**Rows from an object dataset:**
- - - - - - -

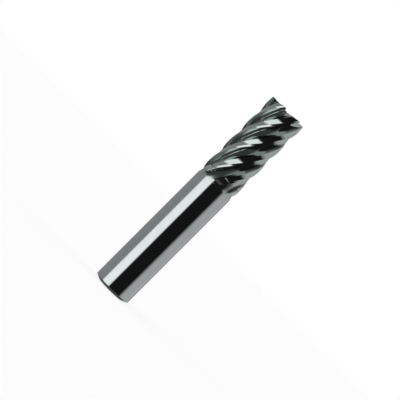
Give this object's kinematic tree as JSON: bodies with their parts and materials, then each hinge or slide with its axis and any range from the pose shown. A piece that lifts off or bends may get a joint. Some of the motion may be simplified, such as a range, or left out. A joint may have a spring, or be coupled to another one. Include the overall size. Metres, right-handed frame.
{
  "type": "end mill",
  "caption": "Square end mill with a plain cylindrical shank and a brazed cutting head with right-hand helical flutes, relieved lands and ground end teeth.",
  "frame": {"origin": "centre of the shank's flat rear face, which the tool stands on", "axes": "+Z along the tool's axis towards the cutting end; +X through the cutting edge of one tooth at its tip corner"},
  "size_m": [0.0142, 0.0142, 0.082],
  "materials": {
    "shank_steel": "cylindrically ground, bright",
    "braze": "silver solder, its thin rim at the neck, just inside the shank surface",
    "carbide": "fine-ground bare tungsten carbide, bright"
  },
  "bodies": {
    "root": {"shank": "shank_steel", "braze_joint": "braze", "cutting_head": "carbide"}
  },
  "joints": []
}
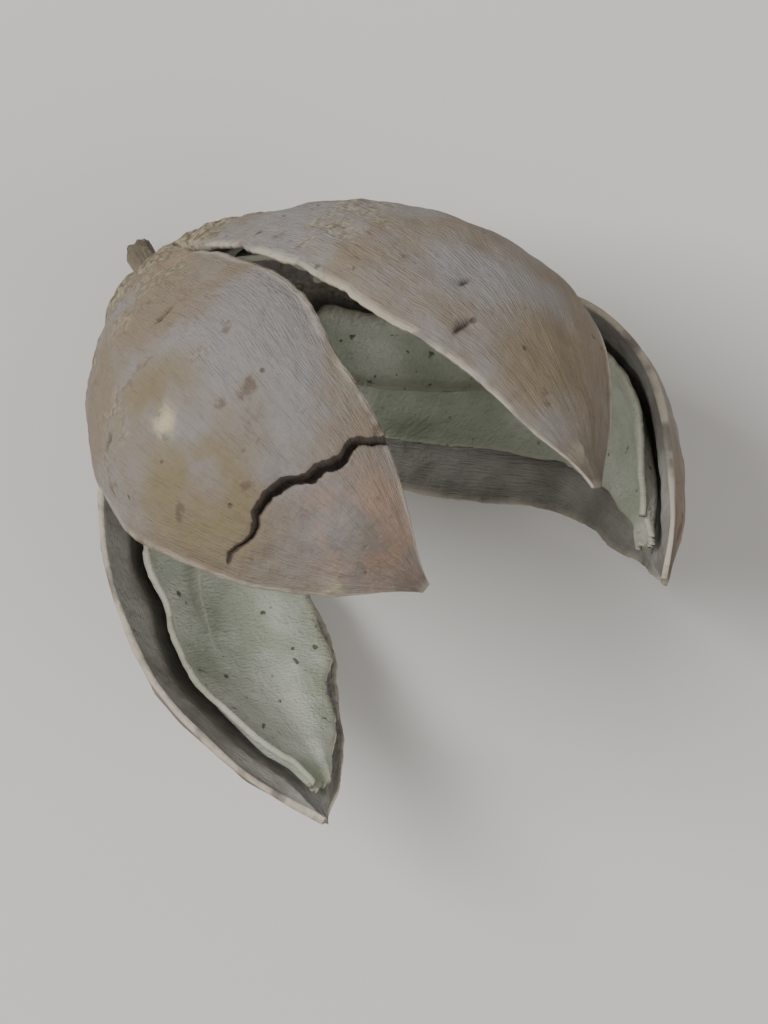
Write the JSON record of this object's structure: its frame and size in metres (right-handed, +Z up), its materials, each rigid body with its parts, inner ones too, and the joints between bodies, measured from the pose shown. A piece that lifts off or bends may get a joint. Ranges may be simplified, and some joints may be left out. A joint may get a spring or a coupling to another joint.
{
  "type": "dried bakuli pod",
  "caption": "A woody dried seed capsule, split open into boat-shaped valves round a winged column, with loose pale linings inside and a stalk stub at its base.",
  "frame": {"origin": "middle of the pod's bounding box, on the ground that it lies on", "axes": "+Z up from the ground; the mouth faces -Y and upwards, and the stalk end points to +Y"},
  "size_m": [0.0344, 0.0366, 0.0314],
  "materials": {
    "husk": "dry and matt, wrinkled, crusted round the base",
    "lining": "pale grey-green papery skin, matt",
    "column": "dry and fibrous, matt"
  },
  "bodies": {
    "root": {"husk": "husk", "lining_right": "lining", "lining_front": "lining", "lining_left": "lining", "lining_back": "lining", "column": "column"}
  },
  "joints": []
}
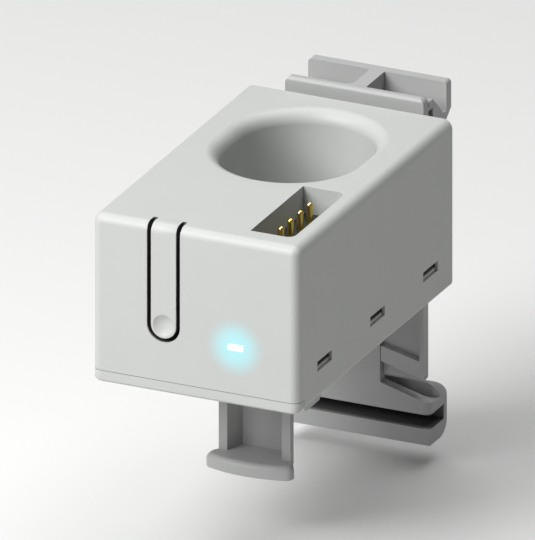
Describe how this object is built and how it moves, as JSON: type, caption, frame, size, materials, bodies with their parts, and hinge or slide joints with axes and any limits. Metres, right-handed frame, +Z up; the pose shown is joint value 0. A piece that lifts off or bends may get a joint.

- - - - - - -

**What the task asks:** Pull out all lines from the listing that contain the string "their".

**The solution:**
Give this object's kinematic tree as JSON: bodies with their parts and materials, then each hinge or slide with its axis and any range from the pose shown. A piece that lifts off or bends may get a joint. Some of the motion may be simplified, such as a range, or left out. A joint may have a spring, or be coupled to another one. Include the overall size. Metres, right-handed frame.
Describe how this object is built and how it moves, as JSON: type, caption, frame, size, materials, bodies with their parts, and hinge or slide joints with axes and any limits. Metres, right-handed frame, +Z up; the pose shown is joint value 0. A piece that lifts off or bends may get a joint.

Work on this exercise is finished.